The evidence of rapid increase in value referred to is that between the time of the execution of the contract and the giving of notice of rescission the value of the timber had at least doubled.

5, 6. A court of equity will not rescind an executory contract for an occasional and immaterial breach not going to the very substance of the contract. Krebs Hop Co. v. Livesley, 51 Or 527, 533, 92 P 1084. Whether this principle will be applied where the contract, as here, provides that the rights of the purchasers shall cease and terminate if they should fail to keep all the terms of the agreement, it is unnecessary to decide. The only breaches of the contract which the Circuit *256 Court found and which are established by a preponderance of the evidence are those for which damages were allowed. As to these the contract provides specifically for the remedies to which the plaintiffs are entitled.
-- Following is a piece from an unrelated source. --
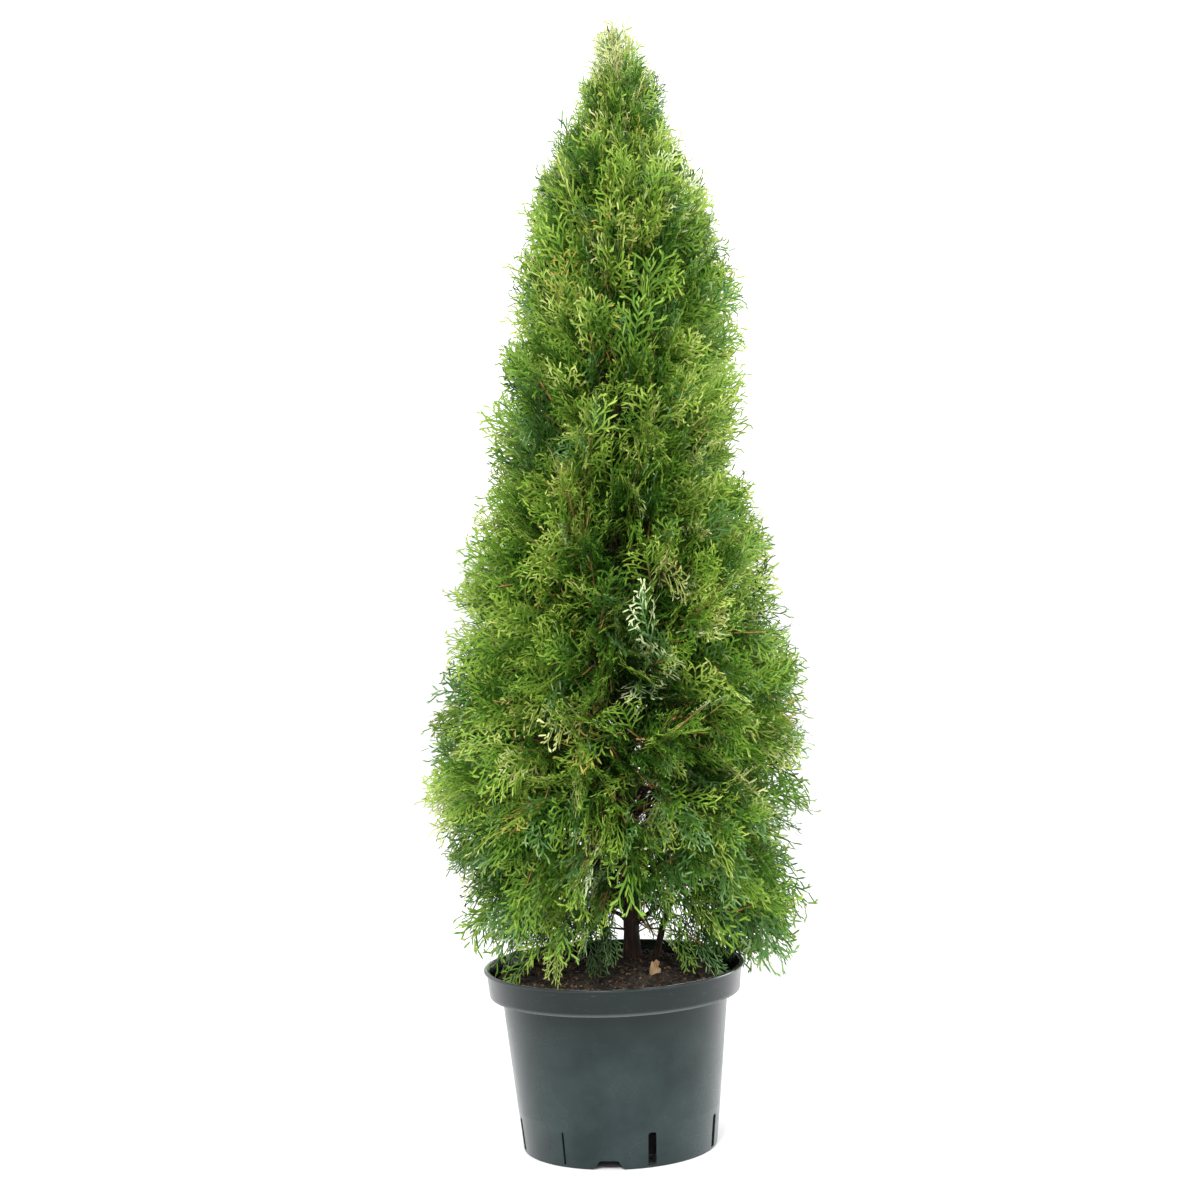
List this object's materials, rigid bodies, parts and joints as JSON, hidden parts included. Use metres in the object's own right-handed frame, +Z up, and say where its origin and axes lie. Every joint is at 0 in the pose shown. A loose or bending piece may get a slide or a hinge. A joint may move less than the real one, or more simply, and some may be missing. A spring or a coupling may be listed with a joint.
{
  "type": "potted thuja",
  "caption": "Young evergreen thuja with a narrow teardrop outline of flat scaly sprays, growing in a round tapered nursery pot with a wide rim band and slots round its foot.",
  "frame": {"origin": "middle of the flat underside of the pot, on the ground that the pot stands on", "axes": "+Z up along the trunk; -Y is the side that the picture shows; +X is to the right in it"},
  "size_m": [0.5252, 0.5148, 1.4753],
  "materials": {
    "pot_plastic": "satin dark grey plastic",
    "potting_soil": "dull dark brown, crumbly",
    "bark": "dull, fibrous red-brown",
    "foliage": "soft satin green"
  },
  "bodies": {
    "root": {"pot": "pot_plastic", "potting_soil": "potting_soil", "trunk": "bark", "stem_left": "bark", "stem_right": "bark", "bough_1": "bark", "bough_2": "bark", "bough_3": "bark", "bough_4": "bark", "bough_5": "bark", "bough_6": "bark", "bough_7": "bark", "bough_8": "bark", "bough_9": "bark", "bough_10": "bark", "bough_11": "bark", "bough_12": "bark", "bough_13": "bark", "bough_14": "bark", "skirt_foliage_1": "foliage", "skirt_foliage_2": "foliage", "skirt_foliage_3": "foliage", "skirt_foliage_4": "foliage", "lower_foliage_1": "foliage", "lower_foliage_2": "foliage", "lower_foliage_3": "foliage", "lower_foliage_4": "foliage", "lower_foliage_5": "foliage", "lower_foliage_6": "foliage", "belly_foliage_1": "foliage", "belly_foliage_2": "foliage", "belly_foliage_3": "foliage", "belly_foliage_4": "foliage", "belly_foliage_5": "foliage", "belly_foliage_6": "foliage", "waist_foliage_1": "foliage", "waist_foliage_2": "foliage", "waist_foliage_3": "foliage", "waist_foliage_4": "foliage", "waist_foliage_5": "foliage", "middle_foliage_1": "foliage", "middle_foliage_2": "foliage", "middle_foliage_3": "foliage", "middle_foliage_4": "foliage", "upper_foliage_1": "foliage", "upper_foliage_2": "foliage", "upper_foliage_3": "foliage", "shoulder_foliage_1": "foliage", "shoulder_foliage_2": "foliage", "top_foliage_1": "foliage", "top_foliage_2": "foliage", "tip_foliage_1": "foliage", "tip_foliage_2": "foliage"}
  },
  "joints": []
}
It was agreed that for injury to livestock the defendants would promptly reimburse the plaintiffs, and that they would not injure or destroy any of the fences belonging to the plaintiffs unless the same were promptly repaired or replaced. The provisions were intended to provide the sole remedies available to the plaintiffs for the particular injuries to which they relate, and preclude the notion that any such injuries would be deemed a cause for rescission.

7. Only one other manner need be mentioned. It is contended that defendants assigned the contract to a corporation called Valley Pine Inc., and that this was a breach warranting a decree of rescission. Valley Pine Inc. was organized by the defendants Wilson and Evans and the wife of Evans. They owned the stock of the corporation. The defendants entered into a contract to sell stumpage to Valley Pine Inc. at $20 a thousand for pine and $12 a thousand for fir and larch. The lands on which the timber so sold was standing were not described. Whether this transaction amounted to an assignment of this contract is highly questionable. This apart, defendants had the right to assign it. The contract provides "that this agreement shall be binding upon the heirs, executors, administrators and assigns of the parties hereto." The use of the word "assigns" constitutes an express consent to the assignment or subletting of the contract. West v. Backus, 97 Or 116, 120, 189 P 645. See, also, Harlow v. Oregonian Pub. Co., 53 Or 272, 275, 100 P 7. While this rule is not inflexible and may be inapplicable in the case of a contract where a relation of personal *257 confidence is contemplated (4 Am Jur 235, 236, Assignments ยง 7), there is no such relationship disclosed by the contract or the evidence in this case. It is not a contract for personal services, and the rule against assignability of such contracts has no application here.

There is no substantial evidence that defendants acquiesced in the attempted rescission or surrendered possession of the property.

8. Save in the minor particulars above referred to, the evidence shows that the defendants faithfully performed the terms of their contract, and strongly tends to support the opinion of the trial judge that it was the sharp advance in the value of pine timber, and not any delinquency of the defendants, which precipitated the plaintiffs' notice of rescission and the filing of this lawsuit. The defendants kept meticulous records of the log scaling. The truck drivers who hauled the logs were paid on the log scale. They understood scaling themselves, and it was to their interest to see to it that the logs were not underscaled. There is no satisfactory evidence in the record that they were. The plaintiff, Jack Vaughan, testified that he estimated the quantity of timber on the land described in the contract as about 9,000,000 or 10,000,000 board feet. The plaintiffs were paid for a quantity of logs in excess of 13,400,000 board feet. In our opinion the defendants dealt honestly with the plaintiffs, and this suit is without any basis.

The decree is affirmed.


[*] Chief Justice when this case was argued.

[**] Chief Justice when this opinion was rendered.